--- Extracted entries ---
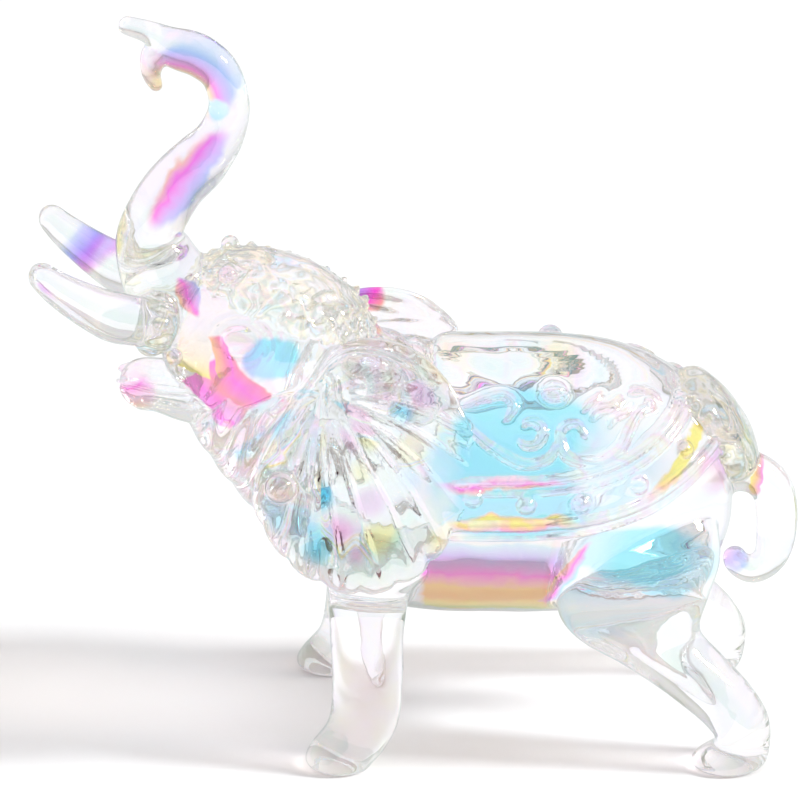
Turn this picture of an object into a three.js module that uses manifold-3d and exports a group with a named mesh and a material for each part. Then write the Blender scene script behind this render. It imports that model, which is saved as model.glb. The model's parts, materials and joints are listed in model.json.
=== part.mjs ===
// Crystal glass elephant with a raised trunk, in millimetres.
// +Z is up, the elephant faces -X, and its left side is -Y.
// Every bit of glass is its own closed solid, with a small gap to the one it was applied to.

import * as THREE from "three";
import { mergeVertices } from "three/addons/utils/BufferGeometryUtils.js";
import Module from "manifold-3d";

const wasm = await Module();
wasm.setup();

// ---------------------------------------------------------------- driving dimensions
const GAP = 0.3; // between touching pieces
const BARREL = {
  middle: 20.5,
  halfLength: 46.5,
  halfWidth: 24,
  halfHeight: 28.2,
  axisHeight: 54.5,
  rumpDrop: 4, // how far the axis falls at the rear end
  endPower: 3, // a higher power keeps the full section nearer to the ends
  endBluntness: 0.45, // a lower one closes the ends more squarely
};
const HEAD = {
  centre: new THREE.Vector3(-26.5, 0, 83.5),
  half: new THREE.Vector3(22.5, 16.5, 17.2),
  tilt: 22, // degrees, brow up
};
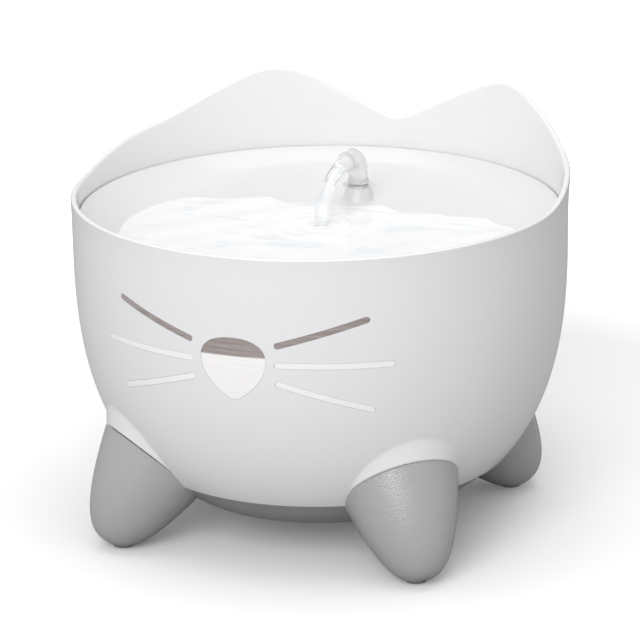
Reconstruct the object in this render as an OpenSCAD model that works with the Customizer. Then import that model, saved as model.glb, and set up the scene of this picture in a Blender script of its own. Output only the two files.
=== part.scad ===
// Pet water fountain with two ear points on the back of its rim.
// Millimetres, +Z up. The origin is on the floor, on the axis of the round body.
// The front, with the water-level windows, faces -Y. Azimuths are counted from the front.

/* [Body] */
// Widest outer radius of the round body
body_r = 120.2; // [117:0.1:124]
// Height of the widest point above the floor
widest_z = 145; // [143:0.5:149]
// Depth of the belly curve below the widest point
belly_depth = 142.5; // [139:0.5:146]
// Roundness of the belly curve, where 2 is an ellipse
belly_power = 2.7; // [2.6:0.05:2.85]
// Wall of the outer shell
shell_wall = 3; // [2.6:0.1:3.4]
// Height of the shell's lower edge
shell_bottom_z = 34.6; // [33:0.1:36]
// Height of the tank floor's upper face
tank_floor_z = 41; // [40.5:0.1:43]
// Thickness of the tank floor
tank_floor = 3; // [2.5:0.1:3.4]

/* [Rim and ears] */
// Height of the rim at the front
rim_z = 163.6; // [161:0.1:168]
// Height of the notch between the ears
notch_z = 171.1; // [168:0.1:176]
// Radius of the rounding at the bottom of the notch
notch_round = 5.9; // [3:0.1:12]
// Distance of each ear's apex from the centre plane
ear_apex_x = 63.4; // [56:0.1:70]
// Slope of each ear on the side of the notch
ear_inner_slope = 0.53; // [0.45:0.01:0.6]
// Slope of each ear on its outer side
ear_outer_slope = 0.555; // [0.5:0.01:0.65]
// Softness of the ear tips, twice what the rounding takes off
ear_soft = 12.4; // [6:0.1:18]
// Slope at which the rim climbs along the sides
side_slope = 0.21; // [0.19:0.01:0.24]
// Place along Y where the rim starts to climb
side_start_y = -8; // [-12:1:-4]
// Length over which the rim eases into its climb
side_ease = 14; // [8:1:20]
// Height where the wall starts to flare outward
flare_z = 152; // [150:1:158]
// Outward flare of the wall at the height of the ear tips
flare_out = 4.7; // [2:0.1:6]

/* [Windows] */
// Width of the nose window
nose_w = 31.8; // [26:0.1:34]
// Height of the widest line of the nose window
nose_wide_z = 114.5; // [111:0.1:117]
// Height of the nose above its widest line
nose_up = 10.8; // [8:0.1:12]
// Depth of the nose below its widest line
nose_down = 20; // [16:0.1:21]
// Width of each whisker window
whisker_w = 3.1; // [2.4:0.1:3.6]
// Azimuth of every whisker's inner end
whisker_inner_az = 10.3; // [9.5:0.1:12]
// Azimuth of the upper whisker's outer end
upper_outer_az = 29.9; // [26:0.1:31]
// Height of the upper whisker's inner end
upper_inner_z = 122.6; // [121:0.1:124]
// Height of the upper whisker's outer end
upper_outer_z = 134.6; // [130:0.1:135]
// Azimuth of the middle whisker's outer end
middle_outer_az = 35.6; // [30:0.1:36]
// Height of the middle whisker's inner end
middle_inner_z = 113.1; // [111:0.1:115]
// Height of the middle whisker's outer end
middle_outer_z = 112.4; // [110:0.1:115]
// Azimuth of the lower whisker's outer end
lower_outer_az = 31.1; // [28:0.1:33]
// Height of the lower whisker's inner end
lower_inner_z = 103.7; // [102:0.1:106]
// Height of the lower whisker's outer end
lower_outer_z = 90.3; // [89.5:0.1:94]
// Half the azimuth that the clear lens covers
lens_az = 40; // [39:0.5:43]
// Lower edge of the clear lens
lens_low_z = 84; // [82:0.5:86]
// Upper edge of the clear lens
lens_high_z = 141; // [139:0.5:142]
// Thickness of the clear lens
lens_t = 2; // [1.5:0.1:2.5]
// Thickness of the seal sheet between the lens and the shell
window_seal_t = 1; // [0.6:0.1:1.4]

/* [Base pan] */
// Step from the shell's outline in to the pan's outline
pan_step = 1.5; // [1:0.1:2]
// Height of the pan's underside above the floor
pan_bottom_z = 16.4; // [15:0.1:18]
// Wall of the base pan
pan_wall = 2.5; // [2:0.1:3]
// Width and height of the seal ring on the pan's tongue
base_seal_w = 1.5; // [1.2:0.1:1.8]
// Radius of the circle that the base screws stand on
base_screw_circle = 60; // [56:1:64]

/* [Legs] */
// Azimuth of the front legs
front_leg_az = 43; // [40:0.5:46]
// Step from the widest radius in to a front leg's tip
front_tip_in = 2.1; // [1.2:0.1:3]
// Azimuth of the rear legs
rear_leg_az = 124.5; // [122:0.5:128]
// Step from the widest radius in to a rear leg's tip
rear_tip_in = 14.4; // [13.4:0.1:15.4]
// Height of the tip of a leg's axis above the floor
leg_tip_z = 3.25; // [3:0.05:3.6]
// Lean of a leg's axis from the vertical
leg_lean = 35.4; // [34:0.1:37]
// Length of a leg along its axis, up to the split from the stub
leg_len = 45.6; // [44:0.1:47]
// Radius of a leg where it meets the stub
leg_top_r = 28.3; // [27.5:0.1:29]
// Bluntness of the leg, as the power that its radius follows
leg_power = 0.39; // [0.36:0.01:0.42]
// Lean of the split between a leg and its stub
split_lean = 43.5; // [42:0.1:45]
// Height of the stub's flared ring
stub_h = 9.5; // [8.5:0.1:10]
// Flare of the stub, as radius gained per height
stub_flare = 0.76; // [0.7:0.01:0.9]
// Diameter of a rubber foot pad
pad_d = 10; // [8:0.5:11]
// Height that a foot pad stands out of its leg
pad_proud = 1; // [0.8:0.1:1.4]
// Height of a foot pad
pad_h = 2.5; // [2:0.1:3]

/* [Dish] */
// Gap between the dish and the shell's inner wall
dish_gap = 0.5; // [0.4:0.1:1]
// Height of the dish's top edge
dish_top_z = 154.5; // [153.5:0.1:155.5]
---
§ **Requirements**:
Extract the complete data, matching each line exactly.

§ **Exercise answer**:
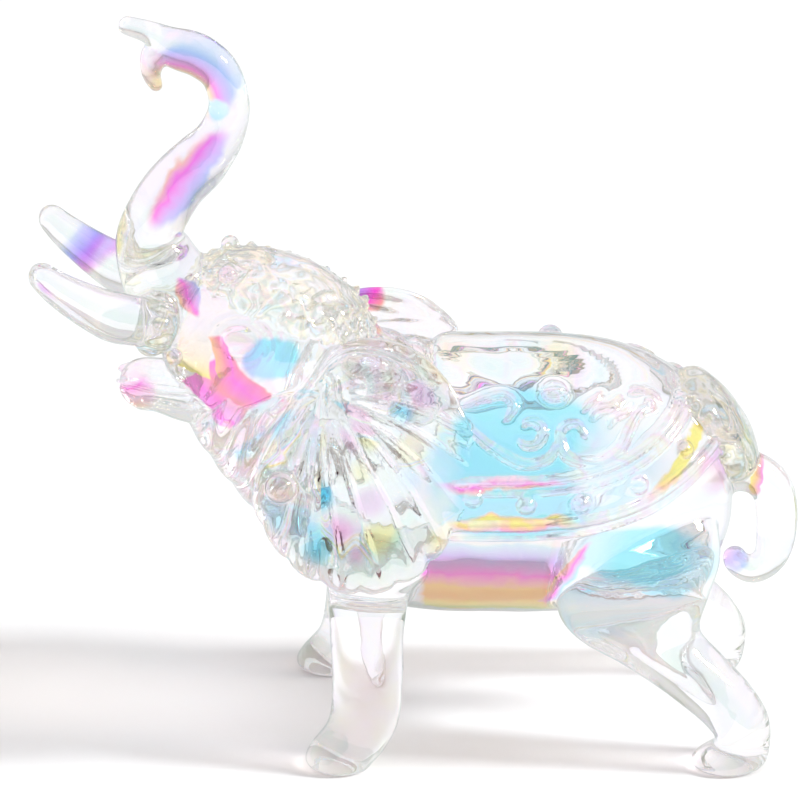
Turn this picture of an object into a three.js module that uses manifold-3d and exports a group with a named mesh and a material for each part. Then write the Blender scene script behind this render. It imports that model, which is saved as model.glb. The model's parts, materials and joints are listed in model.json.
=== part.mjs ===
// Crystal glass elephant with a raised trunk, in millimetres.
// +Z is up, the elephant faces -X, and its left side is -Y.
// Every bit of glass is its own closed solid, with a small gap to the one it was applied to.

import * as THREE from "three";
import { mergeVertices } from "three/addons/utils/BufferGeometryUtils.js";
import Module from "manifold-3d";

const wasm = await Module();
wasm.setup();

// ---------------------------------------------------------------- driving dimensions
const GAP = 0.3; // between touching pieces
const BARREL = {
  middle: 20.5,
  halfLength: 46.5,
  halfWidth: 24,
  halfHeight: 28.2,
  axisHeight: 54.5,
  rumpDrop: 4, // how far the axis falls at the rear end
  endPower: 3, // a higher power keeps the full section nearer to the ends
  endBluntness: 0.45, // a lower one closes the ends more squarely
};
const HEAD = {
  centre: new THREE.Vector3(-26.5, 0, 83.5),
  half: new THREE.Vector3(22.5, 16.5, 17.2),
  tilt: 22, // degrees, brow up
};
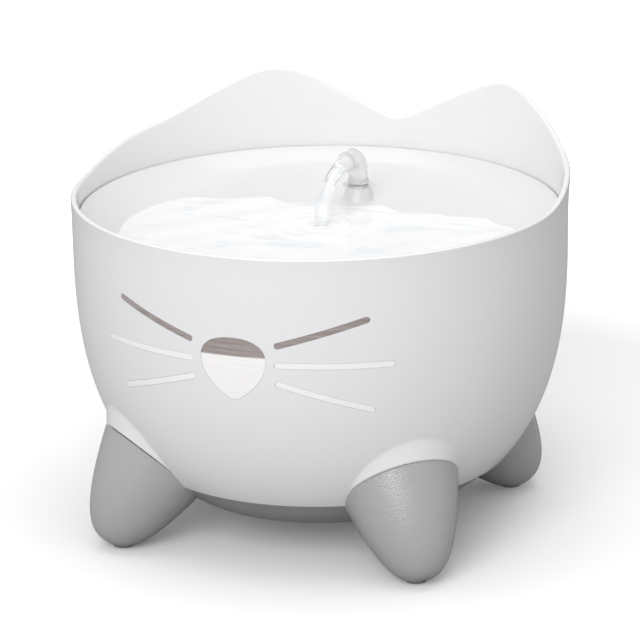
Reconstruct the object in this render as an OpenSCAD model that works with the Customizer. Then import that model, saved as model.glb, and set up the scene of this picture in a Blender script of its own. Output only the two files.
=== part.scad ===
// Pet water fountain with two ear points on the back of its rim.
// Millimetres, +Z up. The origin is on the floor, on the axis of the round body.
// The front, with the water-level windows, faces -Y. Azimuths are counted from the front.

/* [Body] */
// Widest outer radius of the round body
body_r = 120.2; // [117:0.1:124]
// Height of the widest point above the floor
widest_z = 145; // [143:0.5:149]
// Depth of the belly curve below the widest point
belly_depth = 142.5; // [139:0.5:146]
// Roundness of the belly curve, where 2 is an ellipse
belly_power = 2.7; // [2.6:0.05:2.85]
// Wall of the outer shell
shell_wall = 3; // [2.6:0.1:3.4]
// Height of the shell's lower edge
shell_bottom_z = 34.6; // [33:0.1:36]
// Height of the tank floor's upper face
tank_floor_z = 41; // [40.5:0.1:43]
// Thickness of the tank floor
tank_floor = 3; // [2.5:0.1:3.4]

/* [Rim and ears] */
// Height of the rim at the front
rim_z = 163.6; // [161:0.1:168]
// Height of the notch between the ears
notch_z = 171.1; // [168:0.1:176]
// Radius of the rounding at the bottom of the notch
notch_round = 5.9; // [3:0.1:12]
// Distance of each ear's apex from the centre plane
ear_apex_x = 63.4; // [56:0.1:70]
// Slope of each ear on the side of the notch
ear_inner_slope = 0.53; // [0.45:0.01:0.6]
// Slope of each ear on its outer side
ear_outer_slope = 0.555; // [0.5:0.01:0.65]
// Softness of the ear tips, twice what the rounding takes off
ear_soft = 12.4; // [6:0.1:18]
// Slope at which the rim climbs along the sides
side_slope = 0.21; // [0.19:0.01:0.24]
// Place along Y where the rim starts to climb
side_start_y = -8; // [-12:1:-4]
// Length over which the rim eases into its climb
side_ease = 14; // [8:1:20]
// Height where the wall starts to flare outward
flare_z = 152; // [150:1:158]
// Outward flare of the wall at the height of the ear tips
flare_out = 4.7; // [2:0.1:6]

/* [Windows] */
// Width of the nose window
nose_w = 31.8; // [26:0.1:34]
// Height of the widest line of the nose window
nose_wide_z = 114.5; // [111:0.1:117]
// Height of the nose above its widest line
nose_up = 10.8; // [8:0.1:12]
// Depth of the nose below its widest line
nose_down = 20; // [16:0.1:21]
// Width of each whisker window
whisker_w = 3.1; // [2.4:0.1:3.6]
// Azimuth of every whisker's inner end
whisker_inner_az = 10.3; // [9.5:0.1:12]
// Azimuth of the upper whisker's outer end
upper_outer_az = 29.9; // [26:0.1:31]
// Height of the upper whisker's inner end
upper_inner_z = 122.6; // [121:0.1:124]
// Height of the upper whisker's outer end
upper_outer_z = 134.6; // [130:0.1:135]
// Azimuth of the middle whisker's outer end
middle_outer_az = 35.6; // [30:0.1:36]
// Height of the middle whisker's inner end
middle_inner_z = 113.1; // [111:0.1:115]
// Height of the middle whisker's outer end
middle_outer_z = 112.4; // [110:0.1:115]
// Azimuth of the lower whisker's outer end
lower_outer_az = 31.1; // [28:0.1:33]
// Height of the lower whisker's inner end
lower_inner_z = 103.7; // [102:0.1:106]
// Height of the lower whisker's outer end
lower_outer_z = 90.3; // [89.5:0.1:94]
// Half the azimuth that the clear lens covers
lens_az = 40; // [39:0.5:43]
// Lower edge of the clear lens
lens_low_z = 84; // [82:0.5:86]
// Upper edge of the clear lens
lens_high_z = 141; // [139:0.5:142]
// Thickness of the clear lens
lens_t = 2; // [1.5:0.1:2.5]
// Thickness of the seal sheet between the lens and the shell
window_seal_t = 1; // [0.6:0.1:1.4]

/* [Base pan] */
// Step from the shell's outline in to the pan's outline
pan_step = 1.5; // [1:0.1:2]
// Height of the pan's underside above the floor
pan_bottom_z = 16.4; // [15:0.1:18]
// Wall of the base pan
pan_wall = 2.5; // [2:0.1:3]
// Width and height of the seal ring on the pan's tongue
base_seal_w = 1.5; // [1.2:0.1:1.8]
// Radius of the circle that the base screws stand on
base_screw_circle = 60; // [56:1:64]

/* [Legs] */
// Azimuth of the front legs
front_leg_az = 43; // [40:0.5:46]
// Step from the widest radius in to a front leg's tip
front_tip_in = 2.1; // [1.2:0.1:3]
// Azimuth of the rear legs
rear_leg_az = 124.5; // [122:0.5:128]
// Step from the widest radius in to a rear leg's tip
rear_tip_in = 14.4; // [13.4:0.1:15.4]
// Height of the tip of a leg's axis above the floor
leg_tip_z = 3.25; // [3:0.05:3.6]
// Lean of a leg's axis from the vertical
leg_lean = 35.4; // [34:0.1:37]
// Length of a leg along its axis, up to the split from the stub
leg_len = 45.6; // [44:0.1:47]
// Radius of a leg where it meets the stub
leg_top_r = 28.3; // [27.5:0.1:29]
// Bluntness of the leg, as the power that its radius follows
leg_power = 0.39; // [0.36:0.01:0.42]
// Lean of the split between a leg and its stub
split_lean = 43.5; // [42:0.1:45]
// Height of the stub's flared ring
stub_h = 9.5; // [8.5:0.1:10]
// Flare of the stub, as radius gained per height
stub_flare = 0.76; // [0.7:0.01:0.9]
// Diameter of a rubber foot pad
pad_d = 10; // [8:0.5:11]
// Height that a foot pad stands out of its leg
pad_proud = 1; // [0.8:0.1:1.4]
// Height of a foot pad
pad_h = 2.5; // [2:0.1:3]

/* [Dish] */
// Gap between the dish and the shell's inner wall
dish_gap = 0.5; // [0.4:0.1:1]
// Height of the dish's top edge
dish_top_z = 154.5; // [153.5:0.1:155.5]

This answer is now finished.